The other task we perform (which is only slightly less interesting than punching numbers into a hand-held computer) is counting the available spaces. We do this every hour. We count every disabled space and every parent-and-toddler space, and then every other space in the car park, and note them all down in a little book. And then, at the end of our shift, we transfer all this data into our ‘Space Availability Analysis Book’, copies of which go to the office once a week. It passes the time.

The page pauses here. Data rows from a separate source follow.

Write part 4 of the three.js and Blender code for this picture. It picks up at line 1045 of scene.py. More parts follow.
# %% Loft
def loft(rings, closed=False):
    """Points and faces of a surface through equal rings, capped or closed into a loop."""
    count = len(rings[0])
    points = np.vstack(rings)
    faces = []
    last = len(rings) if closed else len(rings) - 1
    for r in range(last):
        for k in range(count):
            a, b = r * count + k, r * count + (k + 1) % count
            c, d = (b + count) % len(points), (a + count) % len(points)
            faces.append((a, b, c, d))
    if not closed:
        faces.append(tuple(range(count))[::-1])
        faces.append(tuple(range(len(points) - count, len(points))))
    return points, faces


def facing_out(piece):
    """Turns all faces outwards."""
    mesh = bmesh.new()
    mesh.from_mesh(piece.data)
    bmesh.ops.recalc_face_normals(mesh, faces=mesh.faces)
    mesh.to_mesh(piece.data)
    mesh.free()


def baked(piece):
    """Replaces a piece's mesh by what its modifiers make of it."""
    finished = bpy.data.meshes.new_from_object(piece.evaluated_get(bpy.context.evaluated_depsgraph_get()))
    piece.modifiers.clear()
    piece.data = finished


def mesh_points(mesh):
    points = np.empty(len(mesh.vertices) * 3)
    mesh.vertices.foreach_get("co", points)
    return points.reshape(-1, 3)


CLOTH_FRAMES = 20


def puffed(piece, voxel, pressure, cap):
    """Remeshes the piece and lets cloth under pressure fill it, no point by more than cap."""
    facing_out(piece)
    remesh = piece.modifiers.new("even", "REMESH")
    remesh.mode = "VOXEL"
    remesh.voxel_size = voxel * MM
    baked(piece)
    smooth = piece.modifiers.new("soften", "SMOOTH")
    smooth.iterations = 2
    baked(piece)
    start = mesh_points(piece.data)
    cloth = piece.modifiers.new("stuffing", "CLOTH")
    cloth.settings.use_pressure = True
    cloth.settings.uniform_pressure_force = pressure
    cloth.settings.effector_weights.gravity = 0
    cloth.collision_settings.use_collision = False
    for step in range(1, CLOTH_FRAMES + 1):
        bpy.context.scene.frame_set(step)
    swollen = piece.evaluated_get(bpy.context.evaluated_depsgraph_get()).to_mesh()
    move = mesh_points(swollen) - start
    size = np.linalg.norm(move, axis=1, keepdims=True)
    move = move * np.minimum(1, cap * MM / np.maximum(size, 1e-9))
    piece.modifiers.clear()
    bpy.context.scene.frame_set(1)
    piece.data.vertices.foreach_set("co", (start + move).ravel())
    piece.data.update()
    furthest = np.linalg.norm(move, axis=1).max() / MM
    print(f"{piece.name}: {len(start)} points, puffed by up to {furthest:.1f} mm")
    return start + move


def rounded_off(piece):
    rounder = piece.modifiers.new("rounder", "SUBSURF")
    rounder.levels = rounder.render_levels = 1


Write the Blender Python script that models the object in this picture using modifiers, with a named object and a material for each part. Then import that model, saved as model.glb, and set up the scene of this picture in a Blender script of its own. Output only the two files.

One of the taxi drivers has made it his special quest to disrupt me in this task. Whenever I pass his taxi, counting away in my head – ‘97, 98, 99, 100 ...’ – he’ll shout a series of numbers to confuse me. ‘27, 254, 919, 61.’ Usually I can ignore him. But one day he caught me. He was outside the taxi. He’d been to the shop. I could see his intentions in his eyes as he approached. He grabbed hold of me and marched me around the car park barking numbers into my ear, and I forgot what number I’d got to and had to start again. Afterwards I developed a sort of neurosis about this. Whenever I see him I panic. I know he’s going to start shouting numbers at me and that I may get confused and have to start all over again. None of which is good for my dignity. Judge Dredd would have shot him. ‘Take that, Perp. I am the Law!’